Please copy all the lines that follow, word for word.

# # # # # # #

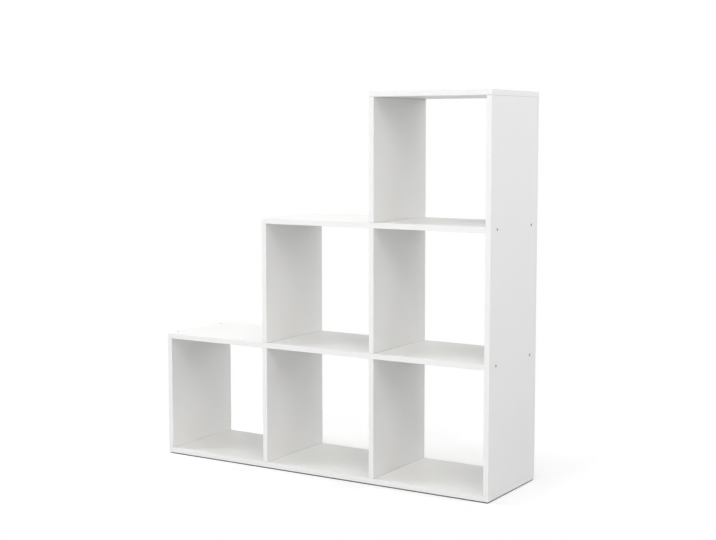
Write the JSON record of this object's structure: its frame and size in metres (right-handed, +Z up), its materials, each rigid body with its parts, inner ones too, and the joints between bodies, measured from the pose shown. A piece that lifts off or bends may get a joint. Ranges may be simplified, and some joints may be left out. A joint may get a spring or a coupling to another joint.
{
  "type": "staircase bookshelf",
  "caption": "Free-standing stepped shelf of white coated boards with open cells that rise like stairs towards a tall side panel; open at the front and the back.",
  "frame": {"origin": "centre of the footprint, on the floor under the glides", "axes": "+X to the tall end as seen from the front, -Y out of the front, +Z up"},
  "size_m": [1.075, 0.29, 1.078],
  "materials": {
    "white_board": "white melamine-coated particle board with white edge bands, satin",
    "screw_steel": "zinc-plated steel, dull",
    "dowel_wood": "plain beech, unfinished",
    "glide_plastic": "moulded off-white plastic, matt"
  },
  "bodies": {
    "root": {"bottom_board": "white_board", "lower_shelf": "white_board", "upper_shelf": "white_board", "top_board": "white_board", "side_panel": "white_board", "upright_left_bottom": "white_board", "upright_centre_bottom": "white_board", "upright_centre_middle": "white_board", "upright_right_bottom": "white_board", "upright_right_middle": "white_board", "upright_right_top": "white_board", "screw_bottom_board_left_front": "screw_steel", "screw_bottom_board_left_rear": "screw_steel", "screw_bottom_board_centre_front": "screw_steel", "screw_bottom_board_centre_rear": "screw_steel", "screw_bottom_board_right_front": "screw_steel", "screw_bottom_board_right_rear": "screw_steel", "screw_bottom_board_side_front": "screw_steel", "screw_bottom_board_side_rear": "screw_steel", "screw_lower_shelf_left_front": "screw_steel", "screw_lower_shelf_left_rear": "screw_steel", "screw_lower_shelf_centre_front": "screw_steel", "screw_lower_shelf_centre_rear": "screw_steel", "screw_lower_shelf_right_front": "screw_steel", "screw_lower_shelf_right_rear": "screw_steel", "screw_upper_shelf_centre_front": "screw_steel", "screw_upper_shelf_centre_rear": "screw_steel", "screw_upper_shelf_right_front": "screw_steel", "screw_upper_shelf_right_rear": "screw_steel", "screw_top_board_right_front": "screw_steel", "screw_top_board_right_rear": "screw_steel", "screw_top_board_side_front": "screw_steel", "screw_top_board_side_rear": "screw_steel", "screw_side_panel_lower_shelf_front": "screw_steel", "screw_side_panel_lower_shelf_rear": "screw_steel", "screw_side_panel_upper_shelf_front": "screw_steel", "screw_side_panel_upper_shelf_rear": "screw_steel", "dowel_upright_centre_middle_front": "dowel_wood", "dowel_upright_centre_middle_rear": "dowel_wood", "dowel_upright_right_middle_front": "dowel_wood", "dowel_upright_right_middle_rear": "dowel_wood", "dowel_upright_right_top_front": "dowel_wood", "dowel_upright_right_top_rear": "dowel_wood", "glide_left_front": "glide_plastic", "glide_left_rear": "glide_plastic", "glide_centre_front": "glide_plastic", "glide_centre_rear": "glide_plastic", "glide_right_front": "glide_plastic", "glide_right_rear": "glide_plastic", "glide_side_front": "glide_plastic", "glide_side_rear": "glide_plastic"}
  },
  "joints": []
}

# # # # # # #

◆ **THE OUTPUT**:
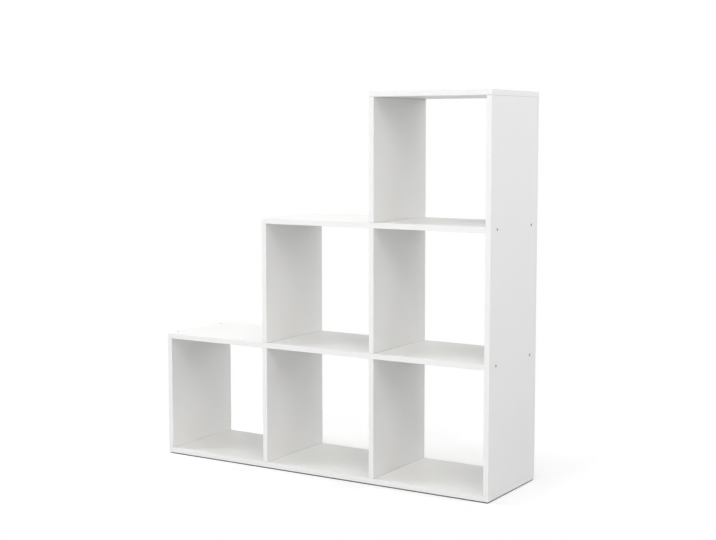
Write the JSON record of this object's structure: its frame and size in metres (right-handed, +Z up), its materials, each rigid body with its parts, inner ones too, and the joints between bodies, measured from the pose shown. A piece that lifts off or bends may get a joint. Ranges may be simplified, and some joints may be left out. A joint may get a spring or a coupling to another joint.
{
  "type": "staircase bookshelf",
  "caption": "Free-standing stepped shelf of white coated boards with open cells that rise like stairs towards a tall side panel; open at the front and the back.",
  "frame": {"origin": "centre of the footprint, on the floor under the glides", "axes": "+X to the tall end as seen from the front, -Y out of the front, +Z up"},
  "size_m": [1.075, 0.29, 1.078],
  "materials": {
    "white_board": "white melamine-coated particle board with white edge bands, satin",
    "screw_steel": "zinc-plated steel, dull",
    "dowel_wood": "plain beech, unfinished",
    "glide_plastic": "moulded off-white plastic, matt"
  },
  "bodies": {
    "root": {"bottom_board": "white_board", "lower_shelf": "white_board", "upper_shelf": "white_board", "top_board": "white_board", "side_panel": "white_board", "upright_left_bottom": "white_board", "upright_centre_bottom": "white_board", "upright_centre_middle": "white_board", "upright_right_bottom": "white_board", "upright_right_middle": "white_board", "upright_right_top": "white_board", "screw_bottom_board_left_front": "screw_steel", "screw_bottom_board_left_rear": "screw_steel", "screw_bottom_board_centre_front": "screw_steel", "screw_bottom_board_centre_rear": "screw_steel", "screw_bottom_board_right_front": "screw_steel", "screw_bottom_board_right_rear": "screw_steel", "screw_bottom_board_side_front": "screw_steel", "screw_bottom_board_side_rear": "screw_steel", "screw_lower_shelf_left_front": "screw_steel", "screw_lower_shelf_left_rear": "screw_steel", "screw_lower_shelf_centre_front": "screw_steel", "screw_lower_shelf_centre_rear": "screw_steel", "screw_lower_shelf_right_front": "screw_steel", "screw_lower_shelf_right_rear": "screw_steel", "screw_upper_shelf_centre_front": "screw_steel", "screw_upper_shelf_centre_rear": "screw_steel", "screw_upper_shelf_right_front": "screw_steel", "screw_upper_shelf_right_rear": "screw_steel", "screw_top_board_right_front": "screw_steel", "screw_top_board_right_rear": "screw_steel", "screw_top_board_side_front": "screw_steel", "screw_top_board_side_rear": "screw_steel", "screw_side_panel_lower_shelf_front": "screw_steel", "screw_side_panel_lower_shelf_rear": "screw_steel", "screw_side_panel_upper_shelf_front": "screw_steel", "screw_side_panel_upper_shelf_rear": "screw_steel", "dowel_upright_centre_middle_front": "dowel_wood", "dowel_upright_centre_middle_rear": "dowel_wood", "dowel_upright_right_middle_front": "dowel_wood", "dowel_upright_right_middle_rear": "dowel_wood", "dowel_upright_right_top_front": "dowel_wood", "dowel_upright_right_top_rear": "dowel_wood", "glide_left_front": "glide_plastic", "glide_left_rear": "glide_plastic", "glide_centre_front": "glide_plastic", "glide_centre_rear": "glide_plastic", "glide_right_front": "glide_plastic", "glide_right_rear": "glide_plastic", "glide_side_front": "glide_plastic", "glide_side_rear": "glide_plastic"}
  },
  "joints": []
}